Complete step-by-step solution:
The given terms are \[a = \sum\limits_{n = 0}^\infty {\dfrac{{{x^{3n}}}}{{3n!}}} ,b = \sum\limits_{n = 1}^\infty {\dfrac{{{x^{3n - 2}}}}{{\left( {3n - 2} \right)!}},c = \sum\limits_{n = 1}^\infty {\dfrac{{{x^{3n - 1}}}}{{\left( {3n - 1} \right)!}}} } \]
Firstly, we will expand the summation \[a\] to \[n = 1\] by substituting \[n = 0\], we get
\[\begin{array}{l}a = \dfrac{{{x^{3 \times 0}}}}{{3 \times 0}} + \sum\limits_{n = 1}^\infty {\dfrac{{{x^{3n}}}}{{3n!}}} \\a = 0 + \sum\limits_{n = 1}^\infty {\dfrac{{{x^{3n}}}}{{3n!}}} \\a = \sum\limits_{n = 1}^\infty {\dfrac{{{x^{3n - 3}}}}{{\left( {3n - 3} \right)!}}} \end{array}\]

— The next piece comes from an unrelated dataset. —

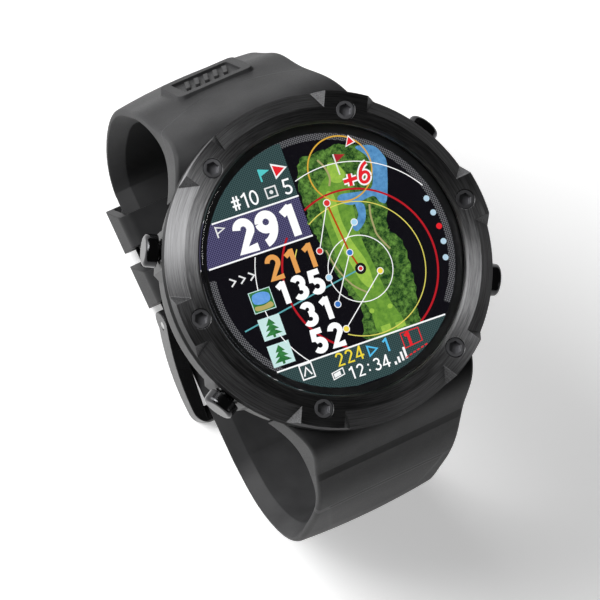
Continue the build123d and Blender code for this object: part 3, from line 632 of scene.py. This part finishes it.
marker.disc(PLAYER[0], PLAYER[1], 0.86, 24)
marker.done()

# small square signs at the left of the lower numbers
sign_back = Picture("screen_signs", lit("screen_sign_lit", (0.62, 0.85, 0.83), 1.0), 8)
SIGN_TREE_LIT = lit("screen_sign_tree_lit", (0.015, 0.12, 0.03), 1.0, (0.05, 0.26, 0.07), "grass")
sign_dark = Picture("screen_sign_trees", SIGN_TREE_LIT, 10)
SIGN_POND_LIT = lit("screen_sign_pond_lit", (0.1, 0.3, 0.72), 1.0, (0.18, 0.42, 0.85), "water")
sign_pond = Picture("screen_sign_pond", SIGN_POND_LIT, 11)
sign_sand = Picture("screen_sign_sand", lit("screen_sign_sand_lit", (0.5, 0.42, 0.14), 1.0), 12)
u0, u1 = -13.9, -10.45
for v1, v0 in ((-0.75, -4.0), (-4.9, -8.2), (-9.0, -12.3)):
    sign_back.shape([(u0, v0), (u1, v0), (u1, v1), (u0, v1)])
    mid = (u0 + u1) / 2
    if v1 > -1:
        a0, a1, b0, b1 = u0 + 0.12, u1 - 0.12, v0 + 0.12, v1 - 0.12
        sign_dark.shape([(a0, b0), (a1, b0), (a1, b1), (a0, b1)])
        continue
    for k in range(3):
        top = v1 - 0.25 - 0.75 * k
        half = 0.75 + 0.3 * k
        sign_dark.shape([(mid - half, top - 1.0), (mid + half, top - 1.0), (mid, top)])
    trunk = [(mid - 0.2, v0 + 0.15), (mid + 0.2, v0 + 0.15), (mid + 0.2, v0 + 0.9), (mid - 0.2, v0 + 0.9)]
    sign_dark.shape(trunk)
POND = [(-13.4, -1.3), (-12.0, -1.1), (-10.9, -1.6), (-11.0, -2.6), (-12.2, -2.9), (-13.5, -2.5)]
SHORE = [(-13.5, -3.0), (-12.2, -3.1), (-11.0, -2.9), (-10.8, -3.6), (-12.2, -3.75), (-13.5, -3.6)]
sign_pond.shape(smooth(POND))
sign_sand.shape(smooth(SHORE))
for p in (sign_back, sign_dark, sign_pond, sign_sand):
    p.done()

tag = Picture("screen_tags", lit("screen_tag_lit", (0.1, 0.62, 0.62), 1.0), 9)
tag.stroke([(-6.1, 14.1), (-6.1, 16.0)], 0.28)
tag.shape([(-6.0, 16.0), (-6.0, 14.9), (-4.5, 15.45)])
tag.done()
tag2 = Picture("screen_tag_marks", lit("screen_tag_marks_lit", (0.85, 0.85, 0.85), 1.0), 9)
tag2.stroke([(-15.2, 8.3), (-15.2, 9.9), (-13.9, 9.4), (-15.2, 8.9)], 0.24)
tag2.stroke([(-6.1, 11.5), (-4.5, 11.5), (-4.5, 13.0), (-6.1, 13.0)], 0.22, True)
tag2.disc(-5.3, 12.25, 0.3, 12)
for k in range(3):
    tag2.stroke([(-15.8 + 1.5 * k, 0.9), (-15.0 + 1.5 * k, 1.5), (-15.8 + 1.5 * k, 2.1)], 0.24)
tag2.done()

# ------------------------------------------------------------------ stage, lights, camera
floor_m, ft, fs = material("paper_floor")
at = object_space(ft)
fs.inputs["Roughness"].default_value = 0.85
fs.inputs["Emission Color"].default_value = (1, 1, 1, 1)
fs.inputs["Emission Strength"].default_value = 0.42
paper = tint(ft, noise(ft, at, 6.0, 4), (0.93, 0.93, 0.93), (0.96, 0.96, 0.96))
ft.links.new(paper, fs.inputs["Base Color"])
bm = bmesh.new()
bmesh.ops.create_grid(bm, x_segments=8, y_segments=8, size=3.0)
floor_mesh = bpy.data.meshes.new("floor")
bm.to_mesh(floor_mesh)
bm.free()
floor_mesh.materials.append(floor_m)
floor = bpy.data.objects.new("floor", floor_mesh)
bpy.context.scene.collection.objects.link(floor)

CAM_TURN = (-0.0222, 0.2936, 0.427)  # radians, from the world's axes to the camera's
CAM_SHIFT = (5.0802, 6.122)          # where the dial's centre sits right of and above the view's centre, mm
CAM_DISTANCE = 580.0                 # from the dial's centre, mm
CAM_FIELD = 8.66                     # degrees
to_view = Euler(CAM_TURN).to_matrix()
to_world = to_view.transposed()
dial_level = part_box("bezel")[1].z
centre = Vector((0, 0, dial_level))
cam_data = bpy.data.cameras.new("camera")
cam_data.sensor_width = 36.0
cam_data.angle = math.radians(CAM_FIELD)
cam_data.clip_start, cam_data.clip_end = 0.05, 20.0
cam = bpy.data.objects.new("camera", cam_data)
from_dial = to_world @ Vector((-CAM_SHIFT[0], -CAM_SHIFT[1], CAM_DISTANCE)) * MM
cam.matrix_world = Matrix.Translation(centre + from_dial) @ to_world.to_4x4()
bpy.context.scene.collection.objects.link(cam)
bpy.context.scene.camera = cam
aim = Vector((0, 0, dial_level * 0.8))


def area(name, right, up, back, distance, size, power, tall=None):
    """A soft box, placed by its direction from the watch as the camera sees it."""
    data = bpy.data.lights.new(name, "AREA")
    data.shape = "RECTANGLE"
    data.size, data.size_y, data.energy = size, tall or size, power
    obj = bpy.data.objects.new(name, data)
    way = (to_world @ Vector((right, up, back))).normalized()
    obj.location = aim + way * distance
    obj.rotation_euler = way.to_track_quat("Z", "Y").to_euler()
    bpy.context.scene.collection.objects.link(obj)
    return obj


area("key_light", -0.74, 0.46, 0.48, 0.9, 0.7, 8.0)
area("fill_light", 0.8, -0.5, 0.3, 1.0, 0.4, 0.4)
area("front_light", -0.52, 0.4, 0.76, 1.1, 0.5, 8.0)

world = bpy.data.worlds.new("studio")
bpy.context.scene.world = world
world.use_nodes = True
world.node_tree.nodes["Background"].inputs["Color"].default_value = (1, 1, 1, 1)
world.node_tree.nodes["Background"].inputs["Strength"].default_value = 0.05
bpy.context.scene.view_settings.view_transform = "Standard"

Now, we will add all the terms as \[a + b + c\], we get
\[a + b + c = \sum\limits_{n = 1}^\infty {\dfrac{{{x^{3n - 3}}}}{{\left( {3n - 3} \right)!}}} + \sum\limits_{n = 1}^\infty {\dfrac{{{x^{3n - 2}}}}{{\left( {3n - 2} \right)!}} + \sum\limits_{n = 1}^\infty {\dfrac{{{x^{3n - 1}}}}{{\left( {3n - 1} \right)!}}} } \]
Further, we will expand all the terms by substituting \[n = 1\], we get
\[a + b + c = 1 + \dfrac{x}{{1!}} + \dfrac{{{x^2}}}{{2!}} + \dfrac{{{x^3}}}{{3!}} + ....\] (1)

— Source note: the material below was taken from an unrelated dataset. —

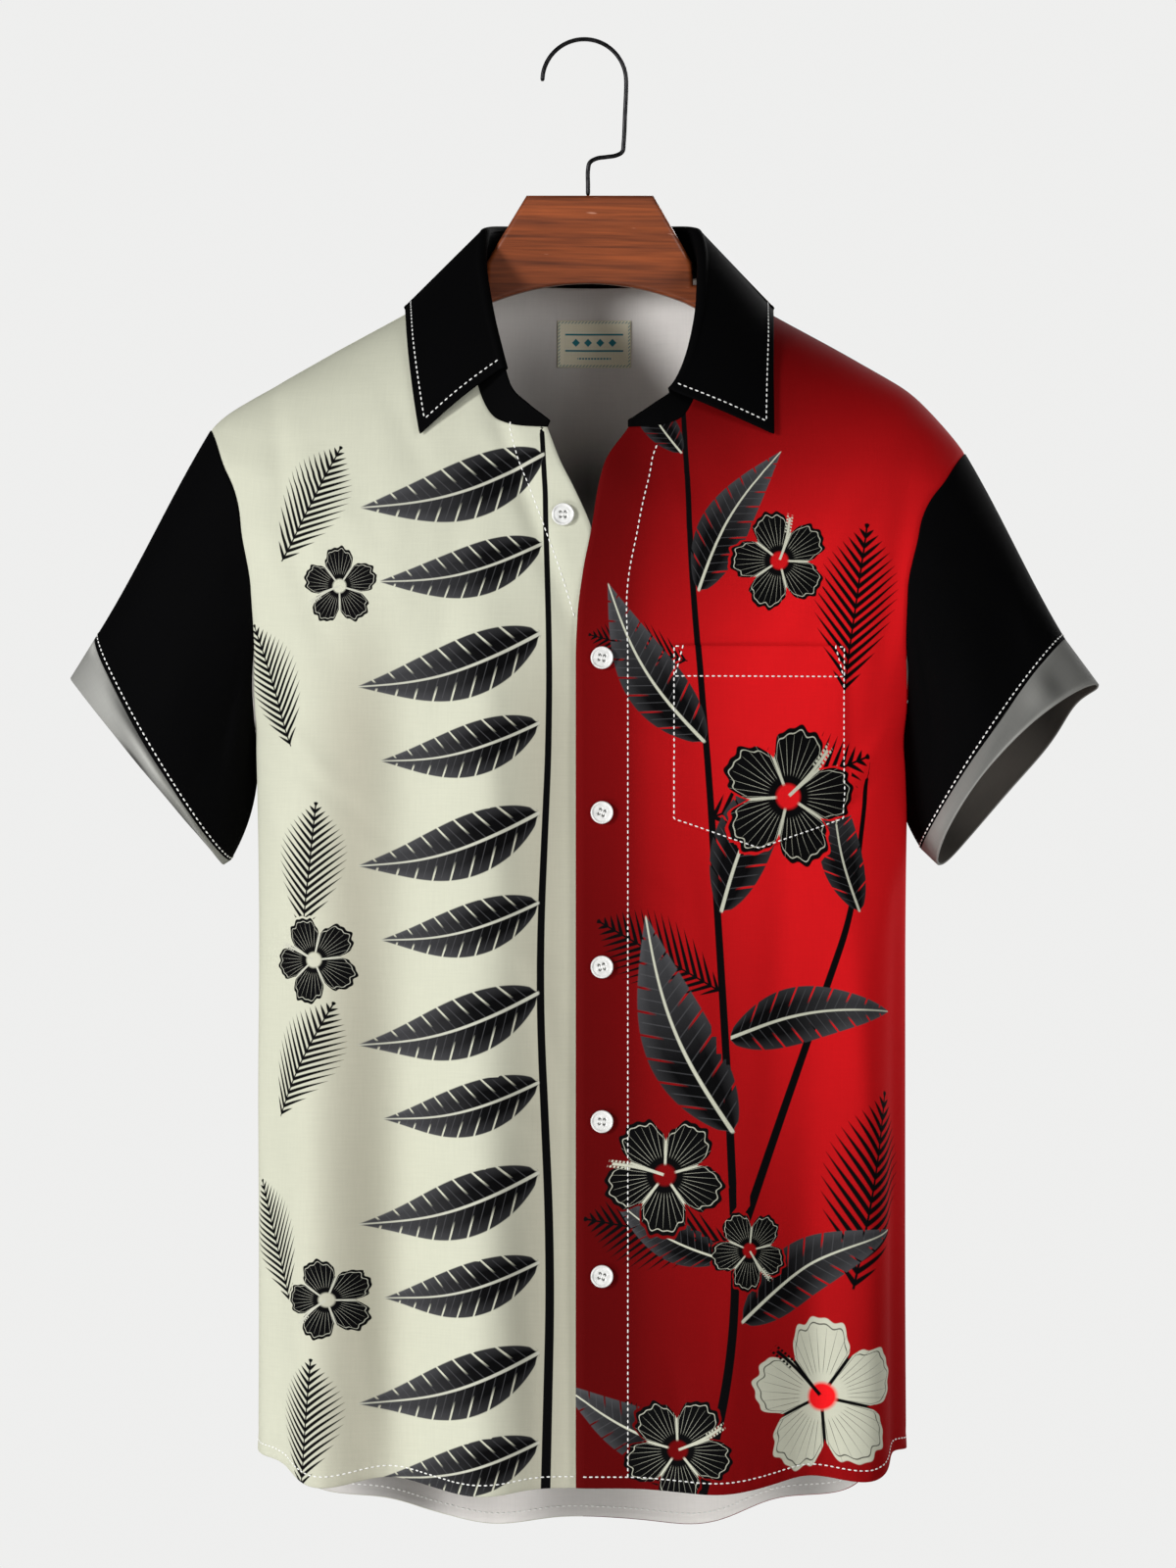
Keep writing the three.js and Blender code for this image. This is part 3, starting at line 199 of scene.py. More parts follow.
FRONT_EDGE = Table(
    "down left right",
    (251, 26, 26), (273, 11, 17.5), (290, 6.5, 9), (315, 2.5, -2), (343, -3, -10),
    (372, -6.5, -16), (400, -7.5, -21), (440, -7.5, -24.5), (960, -7.5, -24.5),
)
LAP = Sizes(lift=0.9, across=(34, 90), down=(262, 302))
LAPEL = Sizes(roll=3.5, wide=19, trough=2.5, at=44, spread=17, opens=(251, 280), closes=(280, 306))
COLLAR = Table(
    "at seam_x seam_down roll_left roll_right roll_y roll_down",
    (0, 26, 251, 26, 24.5, -77, 247),
    (0.08, 43, 250, 41, 37.5, -76, 237),
    (0.16, 59, 245, 55.5, 49, -70, 226),
    (0.27, 70, 225, 66, 57, -58, 200),
    (0.38, 75, 198, 71, 63.5, -41, 170),
    (0.48, 76, 172, 72, 67, -21, 143),
    (SHOULDER_AT, NECK_HALF, NECK_DOWN, 68, 64.5, 0, 124),
    (0.75, 59, 153.5, 56, 54, 25, 121.5),
    (0.88, 32, 156, 31, 30.5, 37.5, 121),
    (1, 0, NECK_CENTRE_DOWN, 0, 0, 42, 121),
)
LEAF_SKIPS = {1: 2, -1: 3}  # the pieces of each front's end of the seam that the leaf leaves free
LEAF_EDGE = Table(
    "at left left_down right right_down",
    (LEAF_SKIPS[1] / NECK_PIECES, 118.5, 254.5, 104, 264),
    (LEAF_SKIPS[-1] / NECK_PIECES, 118.5, 240, 107, 254.5),
    (0.32, 118.5, 220, 111.5, 228),
    (0.45, 119, 195, 115.5, 197),
    (SHOULDER_AT, 119.5, 171, 118, 170.5),
    (0.72, 104, 173, 104, 173),
    (0.85, 62, 173, 62, 173),
    (1, 0, 173, 0, 173),
)
LEAF_BULGE = Sizes(out=3.2, calm=0.15, fade=0.4)
LEAF_CLEARANCE = 1.2
LEAF_ARCH = Sizes(more=4, reach=0.13)
ROLL = Sizes(radius=1.5, share=0.3, turn=math.radians(155), step=0.02)
# The rings at each sleeve's black edge and at the cuff's rim: x and down of the outer corner and
# of the inner one; tilt, bend and notch.
RINGS = {
    "edge": {1: ((307.5, 385), (214.5, 520), (5.5, 1.5, 0)), -1: ((317, 384), (230, 527), (-7, 0, 0))},
    "rim": {1: ((329, 414), (225, 530), (11.3, 7.5, 6)), -1: ((333.3, 410), (234.5, 530), (1, -1, 3))},
}
RING_DEPTH = {"edge": 39, "rim": 40.5}
NOTCH = Sizes(at=0.61, wide=0.06)
SWELL = Sizes(mm=16, out=0.35, up=0.2, grows=(0.02, 0.3))
UNDERARM_FALL = Sizes(share=1.35, calm=0.08)
ARRIVAL = Sizes(underarm=0.35, elsewhere=0.12, calm=0.2)
FOLDED_GAP = 1.3 * SEAM_GAP
# Creases of the sleeves: turn and place along the tube, their half-widths, height.
SLEEVE_CREASES = (
    (0.17, 0.55, 0.035, 0.29, -3.5),
    (0.27, 0.75, 0.04, 0.29, 3.0),
    (0.36, 0.8, 0.035, 0.2, -2.5),
    (0.66, 0.7, 0.04, 0.29, -3.0),
    (0.79, 0.6, 0.045, 0.29, 3.0),
)
CREASES_FULL = 0.35
POCKET = Sizes(x0=53, x1=164, top=390, corner=501, point=19)
LABEL = Sizes(x0=-20, x1=28, top=177, height=30, thick=0.7, off=0.35)
BUTTON = Sizes(hole=0.95, hole_at=1.9, gap=0.65)
# The buttons' side, x and down: the free one on the right front, then those on the left front.
BUTTONS = [(-1, -15.8, 307)] + [(1, 8.8, 398 + 98 * i) for i in range(5)]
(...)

As we know that \[{e^x} = 1 + \dfrac{x}{{1!}} + \dfrac{{{x^2}}}{{2!}} + \dfrac{{{x^3}}}{{3!}} + ....\].
So, substitute this in equation (1), we get
\[a + b + c = {e^x}\] ……(2)
Further, we will find \[a + b\omega + c{\omega ^2}\] by comparing \[x\] with \[\omega x\] in equation (1), we get
\[a + b\omega + c{\omega ^2} = 1 + \dfrac{{\omega x}}{{1!}} + \dfrac{{{\omega ^2}{x^2}}}{{2!}} + \dfrac{{{\omega ^3}{x^3}}}{{3!}} + ....\]
Now, we will again use this formula \[{e^x} = 1 + \dfrac{x}{{1!}} + \dfrac{{{x^2}}}{{2!}} + \dfrac{{{x^3}}}{{3!}} + ....\], we get
\[a + b\omega + c{\omega ^2} = {e^{\omega x}}\] (3)
Further, we will find \[a + b{\omega ^2} + c\omega \] by comparing \[x\] with \[{\omega ^2}x\] in equation (1), we get
\[a + b{\omega ^2} + c\omega = 1 + \dfrac{{{\omega ^2}x}}{{1!}} + \dfrac{{{\omega ^3}{x^2}}}{{2!}} + \dfrac{{{\omega ^4}{x^3}}}{{3!}} + ....\]
Furthermore, we will again use this formula \[{e^x} = 1 + \dfrac{x}{{1!}} + \dfrac{{{x^2}}}{{2!}} + \dfrac{{{x^3}}}{{3!}} + ....\], we get
\[a + b{\omega ^2} + c\omega = {e^{{\omega ^2}x}}\] (4)
Now, we will find the value of \[{a^3} + {b^3} + {c^3} - 3abc\] by applying the formula \[{a^3} + {b^3} + {c^3} - 3abc = \left( {a + b + c} \right)\left( {a + b\omega + c{\omega ^2}} \right)\left( {a + b{\omega ^2} + c\omega } \right)\] and substitute the value from equation (1), (2) and (3), we get
\[{a^3} + {b^3} + {c^3} - 3abc = {e^x} \times {e^{\omega x}} \times {e^{{\omega ^2}x}}\]
Further, we will taking out \[{e^x}\] as common, we get
\[{a^3} + {b^3} + {c^3} - 3abc = {e^{x\left( {1 + \omega + {\omega ^2}} \right)}}\]
As we know that \[\left( {1 + \omega + {\omega ^2}} \right) = 0\].
So, substitute this in above, we get
\[\begin{array}{l}{a^3} + {b^3} + {c^3} - 3abc = {e^{x\left( 0 \right)}}\\{a^3} + {b^3} + {c^3} - 3abc = {e^0}\\{a^3} + {b^3} + {c^3} - 3abc = 1\end{array}\]

Hence Option A) is the correct answer.

Note : In this type of questions, we should now how to solve summation by substituting terms and also know the expansion of terms and algebraic identities. We should also remember the equations and values of complex cube root of unity.